While the three characters seemed to have found somewhat of a balance in their dynamic over the first and second movies, these old tensions resurface again at the start of The Kissing Booth 3, as Elle has to choose between going to Harvard or Berkeley (it’s a hard life!). In typical Elle fashion, she’s basing her decision entirely around the two boys, and whether she wants Noah (Harvard) or Lee (Berkeley) more.
She ends up choosing the boyfriend (horniness always wins) and look, as someone who navigated the high school-to-uni transition in my own teen relationship, I was left screaming at my screen that she had made a huge mistake. I wanted her to stop and think for a moment about what she wanted — not just with college, but her career too. She didn’t seem to be taking any feelings other than romantic (and aforementioned horny) into consideration. She desperately needed a non-Lee friend to shake her and tell her to forget about boys for a few minutes and think for herself.
But then a funny thing happens. In the final act of the film, after lots of angst with both Noah and Lee, Elle finally has her lightbulb moment. She becomes her own best friend. The scene I’ve chosen is where she tells Lee that she’s finally learned this vital lesson: she has spent her whole life putting her relationships with the boys first, at the expense of herself and her own happiness, and she needs to stop doing that.
I actually stood up and cheered at this moment. It’s what I had been waiting for since the start, and I was so glad Elle finally got there. Particularly because, as frustrating as Elle’s behaviour was at times over the course of the trilogy, it was also understandable. Girls are all too often raised and socialised to be people-pleasers and to put other people’s feelings before their own — especially when it comes to boys. To see a teen girl protagonist articulate how she had done this and finally put herself first was quite powerful.
You’re 100% right. It feels powerful because it’s the first time in the entire series that — to paraphrase Molly Ringwald’s iconic guest appearance — Elle actually thinks about what she wants. It’s a definitive statement especially for viewers at an age that can feel fraught with precarity — where love (and horniness) can exert undue force over your decisions.

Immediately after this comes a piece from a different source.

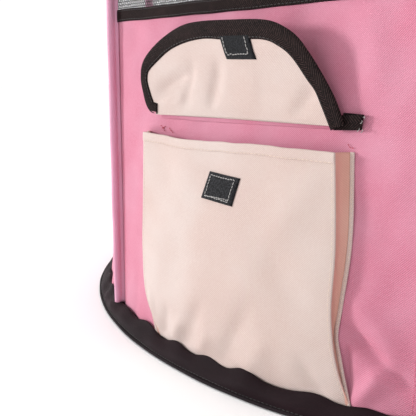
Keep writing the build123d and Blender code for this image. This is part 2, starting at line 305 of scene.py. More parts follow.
class Patchwork:
    """Collects grids, sheets, sweeps and scattered bits, and makes one mesh of them."""

    def __init__(self, name: str) -> None:
        """Start an empty piece.

        Args:
            name: the finished object's name.
        """
        self.name = name
        self.points: list[Array] = []
        self.flats: list[Array] = []
        self.faces: list[list[int]] = []
        self.marks: list[int] = []
        self.count = 0

    def _add(self, points: Array, flats: Array) -> int:
        """Take in points.

        Args:
            points: any array whose last axis is x, y, z.
            flats: their places on the flat cloth.

        Returns:
            The first point's index.
        """
        first = self.count
        self.points.append(points.reshape(-1, 3))
        self.flats.append(np.broadcast_to(flats, (*points.shape[:-1], 2)).reshape(-1, 2))
        self.count += len(self.points[-1])
        return first

    def _quads(self, index: Array, mark: int) -> None:
        """Take in the faces of a grid.

        Args:
            index: the grid of point indices.
            mark: which finish they take.
        """
        quads = np.stack([index[:-1, :-1], index[:-1, 1:], index[1:, 1:], index[1:, :-1]], -1)
        quads = quads.reshape(-1, 4)
        self.faces.extend(quads.tolist())
        self.marks.extend([mark] * len(quads))

    def sheet(
        self,
        face: Array,
        flats: Array,
        thickness: float,
        facing: Array,
        wrap: bool = False,
        back_mark: int = 0,
    ) -> None:
        """Add a closed thin sheet.

        Args:
            face: the outer face, rows by columns by 3.
            flats: each point's place on the flat cloth, in metres.
            thickness: how thick the cloth is.
            facing: the direction that the face looks.
            wrap: whether the last column meets the first.
            back_mark: which finish the back takes; the face takes the first.
        """
        normals = normals_of(face, facing, wrap)
        rows, cols = face.shape[:2]
        first = self._add(face, flats)
        second = self._add(face - normals * thickness, flats)
        index = np.arange(rows * cols).reshape(rows, cols)
        if wrap:
            index = np.concatenate([index, index[:, :1]], axis=1)
        centre = face[rows // 2, cols // 2]
        step = face[rows // 2, (cols // 2 + 1) % cols] - centre
        rise = face[min(rows // 2 + 1, rows - 1), cols // 2] - centre
        forward = float(np.dot(np.cross(step, rise), normals[rows // 2, cols // 2])) > 0
        front, back = index + first, index + second
        self._quads(front if forward else front[:, ::-1], 0)
        self._quads(back[:, ::-1] if forward else back, back_mark)
        rims = [np.stack([back[0], front[0]]), np.stack([front[-1], back[-1]])]
        if not wrap:
            rims += [
                np.stack([front[:, 0], back[:, 0]]),
                np.stack([back[:, -1], front[:, -1]]),
            ]
        for rim in rims:
            self._quads(rim if forward else rim[:, ::-1], 0)

    def sweep(self, sections: Array, flats: Array, closed: bool = False, mark: int = 0) -> None:
        """Add a solid swept through closed sections.

        Args:
            sections: stations by points by 3, each station a closed loop.
            flats: each point's place on the flat cloth.
            closed: whether the last station meets the first.
            mark: which finish it takes.
        """
        stations, count = sections.shape[:2]
        first = self._add(sections, flats)
        index = np.arange(stations * count).reshape(stations, count) + first
        index = np.concatenate([index, index[:, :1]], axis=1)
        if closed:
            index = np.concatenate([index, index[:1]], axis=0)
        centre = sections[0].mean(axis=0)
        loop = sections[0] - centre
        turn = np.cross(loop, np.roll(loop, -1, axis=0)).sum(axis=0)
        heading = sections[min(1, stations - 1)].mean(axis=0) - centre
        outward = float(turn @ heading) > 0
        self._quads(index if outward else index[:, ::-1], mark)
        if not closed:
            ends = [index[0, :-1][::-1], index[-1, :-1]]
            for end in ends:
                self.faces.append((end if outward else end[::-1]).tolist())
                self.marks.append(mark)

    def scatter(self, bit: "Bit", places: Array, frames: Array, mark: int = 0) -> None:
        """Add many copies of one small bit.

        Args:
            bit: the small shape.
            places: where each copy's centre goes.
            frames: for each copy, its x, y and z directions as rows.
            mark: which finish it takes.
        """
        points = places[:, None, :] + np.einsum("vk,nkc->nvc", bit.points, frames)
        first = self._add(points, np.zeros(2))
        for k in range(len(places)):
            base = first + k * len(bit.points)
            self.faces.extend([[base + i for i in face] for face in bit.faces])
        self.marks.extend([mark] * (len(places) * len(bit.faces)))

    def build(self, *finishes: Material) -> Piece:
        """Make the object.

        Args:
            finishes: its materials, in the order that the marks count.

        Returns:
            The new object, linked to the scene.
        """
        mesh = bpy.data.meshes.new(self.name)
        points = np.concatenate(self.points)
        mesh.from_pydata(points.tolist(), [], self.faces)
        mesh.polygons.foreach_set("use_smooth", [True] * len(mesh.polygons))
        mesh.polygons.foreach_set("material_index", self.marks)
        flats = np.concatenate(self.flats)
        corners = np.zeros(len(mesh.loops), np.int32)
        mesh.loops.foreach_get("vertex_index", corners)
        layer = mesh.uv_layers.new(name=UV_NAME)
        layer.data.foreach_set("uv", flats[corners].astype(np.float32).ravel())
        for finish in finishes:
            mesh.materials.append(finish)
        mesh.update()
        piece = bpy.data.objects.new(self.name, mesh)
        bpy.context.scene.collection.objects.link(piece)
        return piece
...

Yeah, and I think our culture and a lot of teen media in particular really reinforces that messaging. I’ve been thinking about it a lot lately — like, a big example is the whole “didn’t go to Paris trope”. LC on The Hills, Joey on Dawson’s Creek … there are so many instances of girls choosing love over career/creativity/themselves. And it almost always blows up in their faces because the guys are just never, ever worth it.

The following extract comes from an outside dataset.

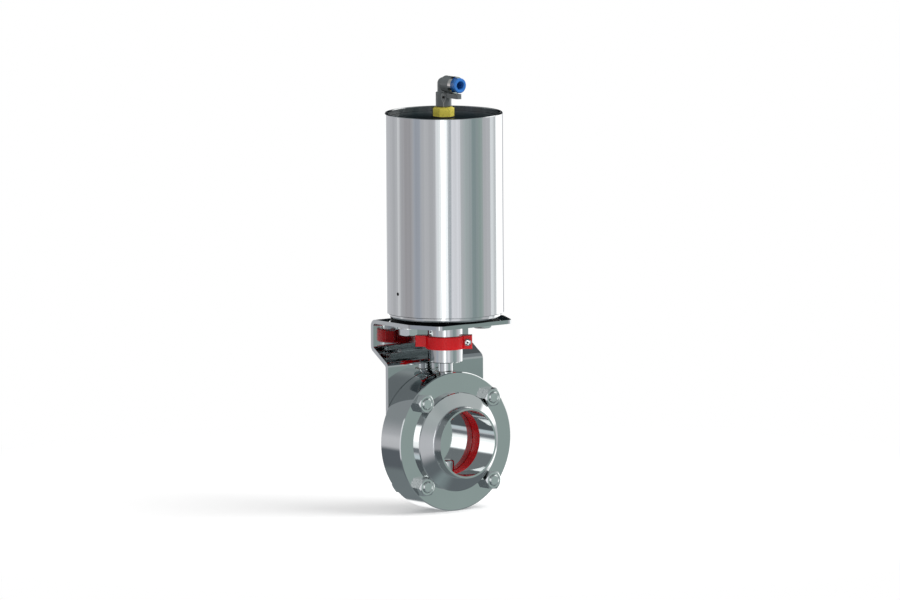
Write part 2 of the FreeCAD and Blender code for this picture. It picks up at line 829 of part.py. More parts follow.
def elbow_body():
    """Swivel elbow: upright socket, domed top, barrel along the front and a rounded bar under it."""
    upright = turned_on_z([
        (0, elbow_bottom),
        (elbow_r, elbow_bottom, -edge_break),
        (elbow_r, elbow_shoulder, -edge_break),
        (elbow_top_r, elbow_shoulder),
        (elbow_top_r, barrel_z),
        (0, barrel_z),
    ])
    dome = Part.makeSphere(elbow_top_r, Vec(0, 0, barrel_z))
    barrel = Part.Face(rounded_outline([
        (0, -barrel_face),
        (barrel_r, -barrel_face),
        (barrel_r, -barrel_back, -edge_break),
        (0, -barrel_back),
    ])).revolve(Vec(0, 0, 0), AXIS_Y, 360).translated(Vec(0, 0, barrel_z))
    bar_top = barrel_z - barrel_r - bar_drop
    bar_plan = [
        (-bar_width / 2, 0),
        (-bar_width / 2, -bar_reach, bar_round),
        (bar_width / 2, -bar_reach, bar_round),
        (bar_width / 2, 0),
    ]
    bar = Part.Face(rounded_outline(bar_plan)).extrude(AXIS_Z * bar_height)
    body = upright.fuse(dome).fuse(barrel).fuse(bar.translated(Vec(0, 0, bar_top - bar_height)))
    web = Part.makeBox(bar_width / 2, barrel_back + bar_height, barrel_r, Vec(-bar_width / 4, 0, 0))
    body = body.fuse(web.translated(Vec(0, -elbow_r - barrel_back, bar_top - bar_height / 2)))
    socket_top = elbow_bottom + adaptor_stub_t + moving_gap
    body = body.cut(rod_on_z(adaptor_stub_r + running_gap, elbow_bottom, socket_top))
    body = body.cut(rod_on_z(duct_r, elbow_bottom, barrel_z))
    body = body.cut(rod_on_y(duct_r, -barrel_face, 0, 0, barrel_z))
    body = body.cut(rod_on_y(socket_r, -barrel_face, -barrel_floor, 0, barrel_z))
    angle = math.radians(dimple_angle)
    facing = Vec(math.cos(angle), math.sin(angle), 0)
    start = facing * (elbow_r - dimple_depth) + Vec(0, 0, elbow_shoulder - dimple_drop)
    return one_solid(body.cut(Part.makeCylinder(dimple_r, elbow_r, start, facing)))


def elbow_collar():
    return ring_on_y(collet_r + running_gap, collar_r, -collar_face, -barrel_face, barrel_z)


def release_collet():
    """Push-in release sleeve: it slides into the collar by its throw."""
    outline = [
        (air_tube_r, -collet_tail),
        (collet_r, -collet_tail),
        (collet_r, -collet_back),
        (collet_head_r, -collet_back, -edge_break),
        (collet_head_r, -collet_face, -edge_break),
        (air_tube_r, -collet_face, -edge_break),
    ]
    collet = Part.Face(rounded_outline(outline)).revolve(Vec(0, 0, 0), AXIS_Y, 360)
    return collet.translated(Vec(0, 0, barrel_z))


def tube_grip_ring():
    return ring_on_y(air_tube_r, socket_r, -grip_y, -grip_y + grip_t, barrel_z)


def tube_seal():
    return ring_on_y(air_tube_r, socket_r, -barrel_floor - tube_seal_t, -barrel_floor, barrel_z)


def save(name, shapes):
    shape = Part.makeCompound(shapes) if isinstance(shapes, list) else shapes
    shape.exportStep("parts/" + name + ".step")


os.makedirs("parts", exist_ok=True)
save("front_body_flange", body_flange(True))
save("rear_body_flange", body_flange(False))
save("seat_ring", seat_ring())
save("butterfly_disc", butterfly_disc())
save("valve_stem", valve_stem())
save("upper_stem_bush", upper_stem_bush())
save("lower_stem_bush", lower_stem_bush())
save("upper_body_bolts", body_bolts(True))
save("lower_body_bolts", body_bolts(False))
save("body_nuts", body_nuts())
save("mounting_bracket", mounting_bracket())
save("bracket_bolts", bracket_bolts())
save("bracket_washers", bracket_washers())
save("drive_coupling", drive_coupling())
save("coupling_grub_screw", coupling_grub_screw())
save("indicator_ring", indicator_ring())
save("indicator_screw", indicator_screw())
save("actuator_tube", actuator_tube())
save("lower_cap", lower_cap())
save("upper_cap", upper_cap())
save("lower_lock_ring", lock_ring(lower_lock_z()))
save("upper_lock_ring", lock_ring(upper_lock_z()))
save("cap_o_rings", cap_o_rings())
save("shaft_bush", shaft_bush())
save("thrust_washer", thrust_washer())
save("guide_sleeve", guide_sleeve())
save("output_shaft", output_shaft())
save("piston", piston())
save("piston_seal", piston_seal())
save("piston_guide_band", piston_guide_band())
save("cross_pin", cross_pin())
save("return_spring", return_spring())
save("port_seal", port_seal())
save("brass_adaptor", brass_adaptor())
save("elbow_body", elbow_body())
save("elbow_collar", elbow_collar())
save("release_collet", release_collet())
save("tube_grip_ring", tube_grip_ring())
save("tube_seal", tube_seal())
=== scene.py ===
"""Looks of the pneumatic butterfly valve, over the solids that part.py makes.

Sizes named in millimetres are brought into Blender's metres with MM. Angles are in degrees.
"""
import math

import bpy
from mathutils import Matrix, Vector


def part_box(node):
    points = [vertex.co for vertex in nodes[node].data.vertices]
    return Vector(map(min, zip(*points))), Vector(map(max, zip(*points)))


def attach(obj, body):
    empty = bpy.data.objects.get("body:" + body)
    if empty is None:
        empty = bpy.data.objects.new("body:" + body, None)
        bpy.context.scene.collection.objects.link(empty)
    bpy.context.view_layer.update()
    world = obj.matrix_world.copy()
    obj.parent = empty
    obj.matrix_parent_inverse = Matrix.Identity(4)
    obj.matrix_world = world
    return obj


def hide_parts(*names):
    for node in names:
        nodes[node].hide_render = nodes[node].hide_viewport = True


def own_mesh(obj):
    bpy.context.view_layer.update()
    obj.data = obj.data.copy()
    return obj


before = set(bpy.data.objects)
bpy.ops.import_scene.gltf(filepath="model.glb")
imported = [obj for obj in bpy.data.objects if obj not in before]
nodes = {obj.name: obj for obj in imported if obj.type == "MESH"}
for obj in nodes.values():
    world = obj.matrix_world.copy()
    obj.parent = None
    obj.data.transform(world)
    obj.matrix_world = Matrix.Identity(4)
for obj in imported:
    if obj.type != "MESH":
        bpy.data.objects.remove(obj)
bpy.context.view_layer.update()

MM = 0.001
AXIS_Z = Vector((0, 0, 1))
SHARP_DEGREES = 35
ROUND_SEGMENTS = 40
SMALL_SEGMENTS = 24

# Clamp screw of the indicator ring, in millimetres, with its seat before the ring is turned;
# the floor of its cross is (radius, height) points
RING_ANGLE = -39.0
SCREW_SEAT = (17.0, -4.2, 126.9)
SCREW_R = 1.5
SCREW_LENGTH = 8.4
THREAD_PITCH = 0.5
THREAD_DEPTH = 0.22
HEAD_R = 2.7
HEAD_T = 1.8
HEAD_CHAMFER = 0.1
HEAD_SIDE_SHARE = 0.55
DOME_R = 0.98 * HEAD_R
DOME_STEPS = 6
CROSS_ANGLES = (20, 110)
CROSS_LENGTH = 1.25 * HEAD_R
CROSS_WIDTH = 0.75
CROSS_DEPTH = 0.85
CROSS_FLOOR = ((0.8, -0.06), (0.95, 0.0), (0.6, 0.05), (0.2, 0.06))

# Front of the elbow's upright, in millimetres; the pin is (radius, height) points, and half of the
# rib is (across, height) points
UPRIGHT_R = 6.0
MARK_ANGLE = -127.5
PIN_SEAT_R = 4.8
PIN_Z = 312.6
PIN_PROFILE = ((0.9, 0.0), (0.9, 0.25), (0.7, 0.4), (0.3, 0.45))
RIB_R = 0.19
RIB_HALF = ((0.9, 315.6), (1.75, 313.0), (1.5, 311.2), (0.15, 308.6), (0.12, 305.4))

# Return spring of square wire, in millimetres
SPRING_WIRE = 5.2
SPRING_TURNS = 7
STEPS_PER_TURN = 40

# Camera at the photograph's place, in degrees, metres and pixels of the 900 pixel wide frame
CAMERA_AZIMUTH = -37.48
CAMERA_ELEVATION = 7.18
CAMERA_ROLL = -0.37
CAMERA_DISTANCE = 21.78
CAMERA_FOCAL_PX = 28974
CAMERA_CLIP = (0.1, 200)
FRAME_WIDTH_PX = 900
SENSOR_MM = 36.0
TARGET_RIGHT = 0.00385
TARGET_UP = 0.15844

# Soft lamp to the right, in degrees from the camera's side, metres and watts
KEY_AZIMUTH = 81
KEY_ELEVATION = 44
KEY_DISTANCE = 1.6
KEY_SIZE = 1.4
KEY_WATTS = 23
KEY_TARGET_Z = 0.15

# Floor, in metres: lit paper round the valve, which fades to plain white before its edge
FLOOR_R = 2.0
FLOOR_SIDES = 96
FLOOR_DROP = 0.0002
FLOOR_FADE = (0.22, 0.5)
PAPER = 0.8
PAPER_GLOW = 0.22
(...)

I think what The Kissing Booth does well is allow Elle to be unashamedly horny (especially in the first movie!) before bringing her to a place where she has, er, more varied interests and priorities.
I actually think these narratives, for me personally, kind of had the opposite effect when I was a teen. I remember all of my friends just getting SO wrapped up in their boyfriends, and talking about how they were going to stay with them forever, and sometimes really changed themselves to please these guys. When I got into a relationship myself, I was really conscious of maintaining my independence and being realistic — we were 16, so I was like “I don’t know if we’ll get married, probably not???”. Spoiler alert: we did get married, many years later. But I think that early foundation is a reason why we stayed together — we still very much had our own lives, were our own people, and never held each other back.

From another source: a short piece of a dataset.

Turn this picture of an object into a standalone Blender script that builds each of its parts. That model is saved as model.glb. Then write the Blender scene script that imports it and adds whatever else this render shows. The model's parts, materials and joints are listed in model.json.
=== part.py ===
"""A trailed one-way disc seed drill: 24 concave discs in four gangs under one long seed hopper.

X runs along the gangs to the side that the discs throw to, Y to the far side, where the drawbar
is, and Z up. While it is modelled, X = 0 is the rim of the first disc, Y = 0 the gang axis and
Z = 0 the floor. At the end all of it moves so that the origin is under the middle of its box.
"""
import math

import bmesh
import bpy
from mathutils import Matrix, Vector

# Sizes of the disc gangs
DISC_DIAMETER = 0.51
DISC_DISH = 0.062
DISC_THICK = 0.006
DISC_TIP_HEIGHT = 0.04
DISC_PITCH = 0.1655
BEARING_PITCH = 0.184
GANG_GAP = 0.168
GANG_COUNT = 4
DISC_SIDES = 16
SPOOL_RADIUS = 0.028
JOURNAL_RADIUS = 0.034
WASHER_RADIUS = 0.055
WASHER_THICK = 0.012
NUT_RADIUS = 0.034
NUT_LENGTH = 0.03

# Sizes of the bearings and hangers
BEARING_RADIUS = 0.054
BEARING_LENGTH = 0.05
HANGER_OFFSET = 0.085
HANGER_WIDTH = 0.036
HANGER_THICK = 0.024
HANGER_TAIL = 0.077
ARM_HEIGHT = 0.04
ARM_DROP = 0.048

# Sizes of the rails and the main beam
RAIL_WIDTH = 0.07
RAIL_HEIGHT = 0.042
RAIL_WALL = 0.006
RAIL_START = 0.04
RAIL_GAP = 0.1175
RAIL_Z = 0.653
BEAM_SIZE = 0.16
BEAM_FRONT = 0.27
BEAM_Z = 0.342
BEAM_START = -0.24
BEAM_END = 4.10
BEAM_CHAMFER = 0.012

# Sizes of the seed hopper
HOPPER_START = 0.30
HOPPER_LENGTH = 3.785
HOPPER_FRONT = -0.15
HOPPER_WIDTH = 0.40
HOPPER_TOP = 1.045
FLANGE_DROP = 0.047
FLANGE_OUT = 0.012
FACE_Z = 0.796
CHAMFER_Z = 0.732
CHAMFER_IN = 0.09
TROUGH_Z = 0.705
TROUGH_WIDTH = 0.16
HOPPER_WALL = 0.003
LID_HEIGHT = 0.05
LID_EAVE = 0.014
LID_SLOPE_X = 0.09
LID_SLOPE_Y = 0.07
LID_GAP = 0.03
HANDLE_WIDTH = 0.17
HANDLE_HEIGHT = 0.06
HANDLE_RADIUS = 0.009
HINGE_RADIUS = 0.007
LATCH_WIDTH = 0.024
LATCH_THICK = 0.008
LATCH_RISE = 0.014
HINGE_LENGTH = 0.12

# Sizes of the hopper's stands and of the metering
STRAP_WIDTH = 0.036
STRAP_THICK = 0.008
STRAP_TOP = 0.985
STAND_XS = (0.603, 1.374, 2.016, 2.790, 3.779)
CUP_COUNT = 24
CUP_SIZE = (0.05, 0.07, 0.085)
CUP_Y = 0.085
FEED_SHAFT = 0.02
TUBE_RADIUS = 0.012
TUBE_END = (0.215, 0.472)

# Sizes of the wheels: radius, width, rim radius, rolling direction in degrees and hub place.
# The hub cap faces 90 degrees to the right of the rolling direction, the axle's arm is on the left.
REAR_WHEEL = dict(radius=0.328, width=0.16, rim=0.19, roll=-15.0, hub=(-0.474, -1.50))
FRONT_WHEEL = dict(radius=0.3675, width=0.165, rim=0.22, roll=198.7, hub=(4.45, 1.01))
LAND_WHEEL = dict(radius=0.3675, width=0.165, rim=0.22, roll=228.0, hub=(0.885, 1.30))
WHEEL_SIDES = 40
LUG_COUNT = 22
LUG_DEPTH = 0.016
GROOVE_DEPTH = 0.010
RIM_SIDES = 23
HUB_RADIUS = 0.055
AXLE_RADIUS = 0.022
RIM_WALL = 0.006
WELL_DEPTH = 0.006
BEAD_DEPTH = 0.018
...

Jenna, you are also famously a YA author, so you know the landscape better than anyone: is this kind of independence important in your own work too?
SO important. Since I write teen romance, it’s a convention of the genre that it has to have a happy ending — meaning happily coupled up — but I always want to make it feel like a “happy for now” rather than a “happily ever after”. I also put a lot of emphasis on each protagonist’s own internal journey and the things happening in her life so it’s not all about the romance. I remember saying to my friends when I was a teen that romantic love is just the icing on what is already a really tasty cake of a life. I think my metaphors have improved since then, but it’s a message I still think is important.
And it’s not necessarily there at the start of a story — I would say that Katie, main character in my second book, You Were Made For Me, is a bit like Elle in that her brain is dominated by boys in the beginning. I wanted to show that was normal and that teen girl thirst is something to be celebrated, while also taking Katie on a journey of learning — about herself, the value of her friendships, and what’s really important to her (hint: not boys. Well, not just boys).
Likewise, I think what The Kissing Booth does well is allow Elle to be unashamedly horny (especially in the first movie!) before bringing her to a place where she has, er, more varied interests and priorities (not that the horniness ever goes away).
Sigh…we will truly never escape horny teens in this newsletter, which is a fate I have come to accept. I wonder where Elle’s newfound independence in this scene fits in the landscape of contemporary teen cinema. Is it indicative of a larger trend?
Oh Michael. Inside, we are all still just horny teens.
I think themes of independence are kind of inherent in teen cinema. That’s really what your teen years are ultimately about — growing up and figuring out your place in the world, separate from the family unit or your school life or even your friends.
Elle’s storyline certainly has a sister in the To All The Boys I’ve Loved Before series, and the third movie in particular. Like Elle, To All The Boys’ Lara Jean is trying to decide where to go to college and is heavily influenced by her relationship with boyfriend Peter Kavinsky, and not wanting to lose him. Also like Elle, she chooses college for herself in the end.
I think it’s a really common problem a lot of teens face, and I’m glad to see this kind of positive representation of girls choosing themselves in current movies.
We may never escape horniness, but if even Elle can do it, there’s still hope.
Horniness and hope — what more could you ask for from a teen movie?